* WHAT THE TASK REQUIRES: Write out the whole listing exactly as it stands.

━━ PROVIDED DATA ━━

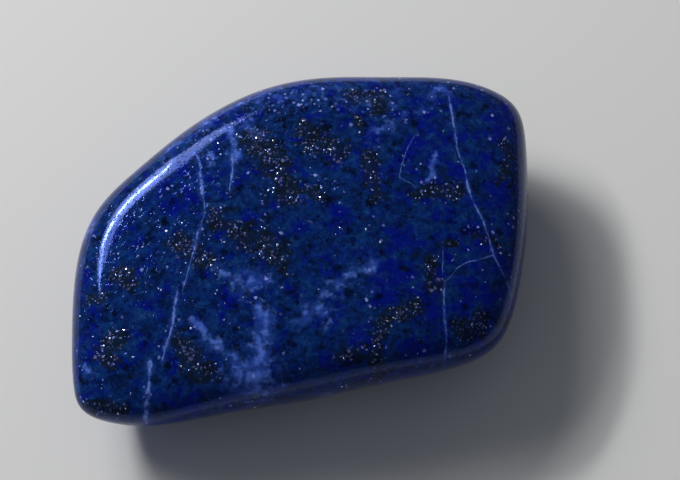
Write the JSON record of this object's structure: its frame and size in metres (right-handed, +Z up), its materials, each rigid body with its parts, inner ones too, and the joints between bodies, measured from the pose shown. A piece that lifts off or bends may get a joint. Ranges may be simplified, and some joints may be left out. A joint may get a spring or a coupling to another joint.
{
  "type": "polished lapis lazuli stone",
  "caption": "Tumble-polished lapis lazuli freeform: a thick rounded slab of deep blue stone with pyrite flecks and pale calcite veins.",
  "frame": {"origin": "on the small worn flat that the stone rests on, under the middle of its bounding box", "axes": "+X along the stone's length, +Y towards the edge that is away from the viewer, +Z up"},
  "size_m": [0.045, 0.0366, 0.0137],
  "materials": {
    "lapis": "tumble-polished, mottled deep blue with pale calcite veins and pyrite flecks"
  },
  "bodies": {
    "root": {"stone": "lapis"}
  },
  "joints": []
}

━━━

* SOLUTION TO THE EXERCISE:
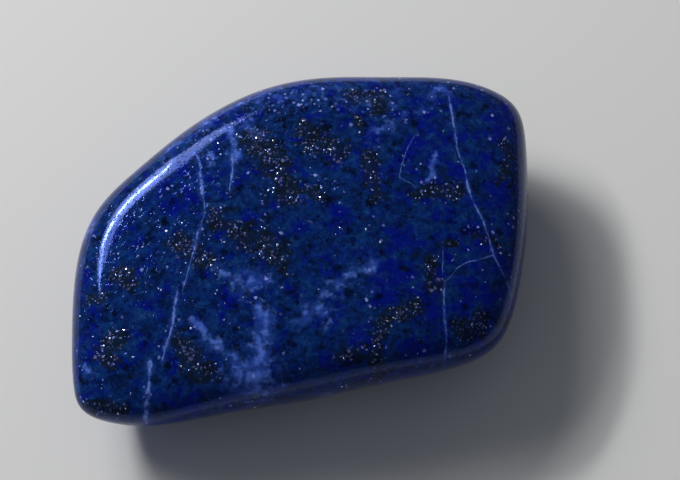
Write the JSON record of this object's structure: its frame and size in metres (right-handed, +Z up), its materials, each rigid body with its parts, inner ones too, and the joints between bodies, measured from the pose shown. A piece that lifts off or bends may get a joint. Ranges may be simplified, and some joints may be left out. A joint may get a spring or a coupling to another joint.
{
  "type": "polished lapis lazuli stone",
  "caption": "Tumble-polished lapis lazuli freeform: a thick rounded slab of deep blue stone with pyrite flecks and pale calcite veins.",
  "frame": {"origin": "on the small worn flat that the stone rests on, under the middle of its bounding box", "axes": "+X along the stone's length, +Y towards the edge that is away from the viewer, +Z up"},
  "size_m": [0.045, 0.0366, 0.0137],
  "materials": {
    "lapis": "tumble-polished, mottled deep blue with pale calcite veins and pyrite flecks"
  },
  "bodies": {
    "root": {"stone": "lapis"}
  },
  "joints": []
}